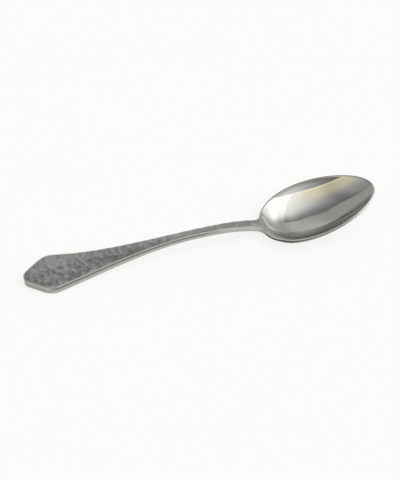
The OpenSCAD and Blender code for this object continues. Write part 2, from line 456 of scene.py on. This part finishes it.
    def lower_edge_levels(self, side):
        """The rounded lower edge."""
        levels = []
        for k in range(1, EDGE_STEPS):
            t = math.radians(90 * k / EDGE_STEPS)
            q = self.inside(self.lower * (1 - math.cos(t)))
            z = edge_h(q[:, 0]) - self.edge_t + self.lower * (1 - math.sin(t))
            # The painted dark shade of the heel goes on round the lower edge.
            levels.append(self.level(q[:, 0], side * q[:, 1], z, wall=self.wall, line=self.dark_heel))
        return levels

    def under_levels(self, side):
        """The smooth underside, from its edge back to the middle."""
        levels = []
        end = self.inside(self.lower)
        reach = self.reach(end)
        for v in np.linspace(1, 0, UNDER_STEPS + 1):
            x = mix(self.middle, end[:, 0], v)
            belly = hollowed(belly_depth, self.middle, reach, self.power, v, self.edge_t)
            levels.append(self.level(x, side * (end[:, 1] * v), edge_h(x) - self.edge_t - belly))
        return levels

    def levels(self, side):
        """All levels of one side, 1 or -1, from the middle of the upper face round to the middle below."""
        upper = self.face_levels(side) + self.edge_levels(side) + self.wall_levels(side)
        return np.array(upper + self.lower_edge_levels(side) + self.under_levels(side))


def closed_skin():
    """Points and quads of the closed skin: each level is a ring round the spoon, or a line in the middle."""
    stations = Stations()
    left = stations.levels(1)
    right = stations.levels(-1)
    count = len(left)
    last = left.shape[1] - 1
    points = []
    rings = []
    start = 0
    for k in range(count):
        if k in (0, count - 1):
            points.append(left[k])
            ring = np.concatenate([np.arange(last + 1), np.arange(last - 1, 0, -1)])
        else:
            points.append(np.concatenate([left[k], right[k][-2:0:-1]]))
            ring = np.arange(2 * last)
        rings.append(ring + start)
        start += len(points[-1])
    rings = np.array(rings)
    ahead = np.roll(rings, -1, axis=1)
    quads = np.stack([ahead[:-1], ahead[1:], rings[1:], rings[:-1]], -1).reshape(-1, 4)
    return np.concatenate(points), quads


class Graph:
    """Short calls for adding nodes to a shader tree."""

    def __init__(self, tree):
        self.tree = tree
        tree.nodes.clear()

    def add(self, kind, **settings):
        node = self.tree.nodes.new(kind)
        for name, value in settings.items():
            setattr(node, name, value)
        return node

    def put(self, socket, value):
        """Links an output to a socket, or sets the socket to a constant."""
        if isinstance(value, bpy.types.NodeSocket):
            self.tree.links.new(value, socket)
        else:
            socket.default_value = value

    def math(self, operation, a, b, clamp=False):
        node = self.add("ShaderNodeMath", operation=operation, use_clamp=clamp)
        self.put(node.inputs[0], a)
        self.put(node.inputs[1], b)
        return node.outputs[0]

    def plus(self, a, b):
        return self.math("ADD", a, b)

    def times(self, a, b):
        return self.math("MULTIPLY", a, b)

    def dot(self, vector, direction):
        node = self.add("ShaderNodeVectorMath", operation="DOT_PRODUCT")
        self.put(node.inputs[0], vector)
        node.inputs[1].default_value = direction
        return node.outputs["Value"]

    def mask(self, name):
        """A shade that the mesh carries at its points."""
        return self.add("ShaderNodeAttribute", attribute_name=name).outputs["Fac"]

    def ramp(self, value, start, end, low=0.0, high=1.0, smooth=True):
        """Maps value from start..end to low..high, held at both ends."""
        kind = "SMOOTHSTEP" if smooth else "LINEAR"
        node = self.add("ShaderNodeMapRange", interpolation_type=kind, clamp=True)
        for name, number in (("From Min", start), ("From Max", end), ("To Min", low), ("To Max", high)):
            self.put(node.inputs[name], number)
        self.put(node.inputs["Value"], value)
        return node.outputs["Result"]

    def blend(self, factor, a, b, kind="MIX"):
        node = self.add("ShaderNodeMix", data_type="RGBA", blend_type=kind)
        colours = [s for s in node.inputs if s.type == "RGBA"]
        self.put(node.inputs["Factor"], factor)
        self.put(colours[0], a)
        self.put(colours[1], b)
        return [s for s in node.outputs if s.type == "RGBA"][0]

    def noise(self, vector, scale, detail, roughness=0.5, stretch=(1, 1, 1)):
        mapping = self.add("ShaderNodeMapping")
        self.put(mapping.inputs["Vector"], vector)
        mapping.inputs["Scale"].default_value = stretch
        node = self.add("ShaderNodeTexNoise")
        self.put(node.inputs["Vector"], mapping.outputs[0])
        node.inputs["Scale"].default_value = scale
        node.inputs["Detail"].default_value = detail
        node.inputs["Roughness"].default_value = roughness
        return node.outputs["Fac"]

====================

## Problem statement:
Reproduce all of the material above word for word.

## Exercise answer:
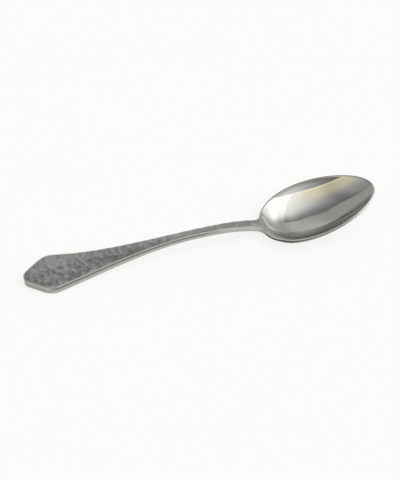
The OpenSCAD and Blender code for this object continues. Write part 2, from line 456 of scene.py on. This part finishes it.
    def lower_edge_levels(self, side):
        """The rounded lower edge."""
        levels = []
        for k in range(1, EDGE_STEPS):
            t = math.radians(90 * k / EDGE_STEPS)
            q = self.inside(self.lower * (1 - math.cos(t)))
            z = edge_h(q[:, 0]) - self.edge_t + self.lower * (1 - math.sin(t))
            # The painted dark shade of the heel goes on round the lower edge.
            levels.append(self.level(q[:, 0], side * q[:, 1], z, wall=self.wall, line=self.dark_heel))
        return levels

    def under_levels(self, side):
        """The smooth underside, from its edge back to the middle."""
        levels = []
        end = self.inside(self.lower)
        reach = self.reach(end)
        for v in np.linspace(1, 0, UNDER_STEPS + 1):
            x = mix(self.middle, end[:, 0], v)
            belly = hollowed(belly_depth, self.middle, reach, self.power, v, self.edge_t)
            levels.append(self.level(x, side * (end[:, 1] * v), edge_h(x) - self.edge_t - belly))
        return levels

    def levels(self, side):
        """All levels of one side, 1 or -1, from the middle of the upper face round to the middle below."""
        upper = self.face_levels(side) + self.edge_levels(side) + self.wall_levels(side)
        return np.array(upper + self.lower_edge_levels(side) + self.under_levels(side))


def closed_skin():
    """Points and quads of the closed skin: each level is a ring round the spoon, or a line in the middle."""
    stations = Stations()
    left = stations.levels(1)
    right = stations.levels(-1)
    count = len(left)
    last = left.shape[1] - 1
    points = []
    rings = []
    start = 0
    for k in range(count):
        if k in (0, count - 1):
            points.append(left[k])
            ring = np.concatenate([np.arange(last + 1), np.arange(last - 1, 0, -1)])
        else:
            points.append(np.concatenate([left[k], right[k][-2:0:-1]]))
            ring = np.arange(2 * last)
        rings.append(ring + start)
        start += len(points[-1])
    rings = np.array(rings)
    ahead = np.roll(rings, -1, axis=1)
    quads = np.stack([ahead[:-1], ahead[1:], rings[1:], rings[:-1]], -1).reshape(-1, 4)
    return np.concatenate(points), quads


class Graph:
    """Short calls for adding nodes to a shader tree."""

    def __init__(self, tree):
        self.tree = tree
        tree.nodes.clear()

    def add(self, kind, **settings):
        node = self.tree.nodes.new(kind)
        for name, value in settings.items():
            setattr(node, name, value)
        return node

    def put(self, socket, value):
        """Links an output to a socket, or sets the socket to a constant."""
        if isinstance(value, bpy.types.NodeSocket):
            self.tree.links.new(value, socket)
        else:
            socket.default_value = value

    def math(self, operation, a, b, clamp=False):
        node = self.add("ShaderNodeMath", operation=operation, use_clamp=clamp)
        self.put(node.inputs[0], a)
        self.put(node.inputs[1], b)
        return node.outputs[0]

    def plus(self, a, b):
        return self.math("ADD", a, b)

    def times(self, a, b):
        return self.math("MULTIPLY", a, b)

    def dot(self, vector, direction):
        node = self.add("ShaderNodeVectorMath", operation="DOT_PRODUCT")
        self.put(node.inputs[0], vector)
        node.inputs[1].default_value = direction
        return node.outputs["Value"]

    def mask(self, name):
        """A shade that the mesh carries at its points."""
        return self.add("ShaderNodeAttribute", attribute_name=name).outputs["Fac"]

    def ramp(self, value, start, end, low=0.0, high=1.0, smooth=True):
        """Maps value from start..end to low..high, held at both ends."""
        kind = "SMOOTHSTEP" if smooth else "LINEAR"
        node = self.add("ShaderNodeMapRange", interpolation_type=kind, clamp=True)
        for name, number in (("From Min", start), ("From Max", end), ("To Min", low), ("To Max", high)):
            self.put(node.inputs[name], number)
        self.put(node.inputs["Value"], value)
        return node.outputs["Result"]

    def blend(self, factor, a, b, kind="MIX"):
        node = self.add("ShaderNodeMix", data_type="RGBA", blend_type=kind)
        colours = [s for s in node.inputs if s.type == "RGBA"]
        self.put(node.inputs["Factor"], factor)
        self.put(colours[0], a)
        self.put(colours[1], b)
        return [s for s in node.outputs if s.type == "RGBA"][0]

    def noise(self, vector, scale, detail, roughness=0.5, stretch=(1, 1, 1)):
        mapping = self.add("ShaderNodeMapping")
        self.put(mapping.inputs["Vector"], vector)
        mapping.inputs["Scale"].default_value = stretch
        node = self.add("ShaderNodeTexNoise")
        self.put(node.inputs["Vector"], mapping.outputs[0])
        node.inputs["Scale"].default_value = scale
        node.inputs["Detail"].default_value = detail
        node.inputs["Roughness"].default_value = roughness
        return node.outputs["Fac"]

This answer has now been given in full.